Not quite yet at the halfway point of the year, Canada has reached its Tax Freedom Day just three days later than it did last year. Last week, QMI Agency’s Stefania Moretti wrote that “it should have come weeks later if the government were living within its means, according to the Fraser Institute, which calculates the day’s arrival every year.”

She notes that the three-day delay for this year’s Tax Freedom Day was due to Canada’s improving economy as it rebounds from the global financial crisis. She adds that the higher a family’s income is, the greater their tax burden. Fraser Institute’s senior economist, Niels Veldhuis believes that “Canadians have to have the debate about whether they are getting value for all this money we are sending to government.”

Veldhuis points out that many provinces have hiked up their taxes over the past year citing Quebec’s gas and mining taxes, British Columbia’s health premiums, Saskatchewan and Manitoba’s tobacco taxes and Nova Scotia’s increased income and sales taxes as examples.

Veldhuis estimates that Tax Freedom Day would have come 25 days later “if governments hadn’t deferred the tax burden from unprecedented spending by running deficits.” He said that the federal stimulus dollars proved to have little impact on boosting the economy. Instead, it was the private sector that most helped with the nation’s financial development.

Said Veldhuis: “So that’s one area where I think Canadians would question whether or not that money was wisely spent…Every single government across Canada, federally and provincially, is running a deficit and that of course means we are deferring some taxes into the future.”

Acknowledging, of course, that tax dollars do help to pay for certain necessities, Veldhuis still questions whether or not Canadians are getting the most out of their tax dollars. This year, the average Canadian family will pay more than 42% of their income towards taxes. This is an increase from last year.

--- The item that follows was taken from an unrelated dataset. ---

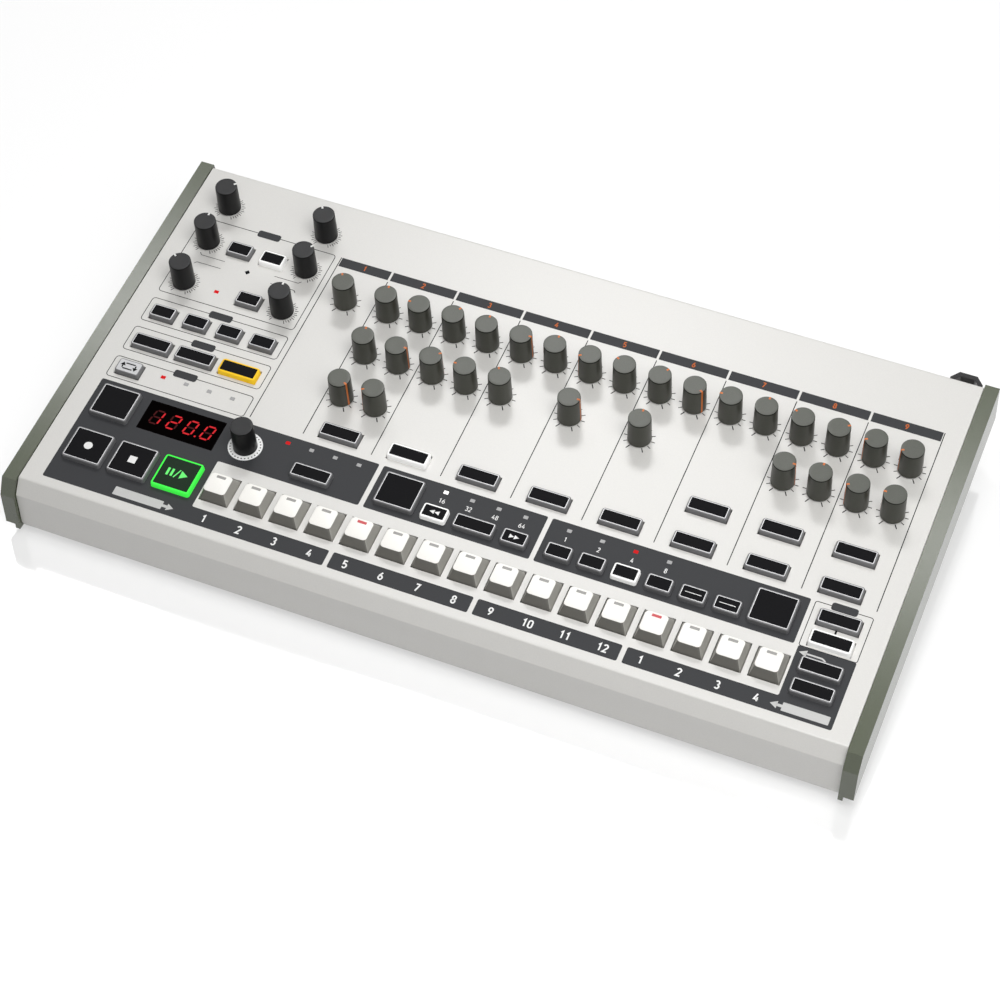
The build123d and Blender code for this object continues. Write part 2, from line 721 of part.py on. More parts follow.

Writes Moretti: “Ottawa estimates it will rack up a $47 billion deficit this year, much of that stemming from its two-year $19 billion stimulus package…The total tax bill will increase 3.8%, or by $1,441, between 2009 and 2010 while income will increase by just 2%.”

For the average Canadian, Tax Freedom Day essentially means that they will be taking home everything they make from this point forward for the rest of the year. Perhaps then, today should be every employee’s favourite Monday of the year!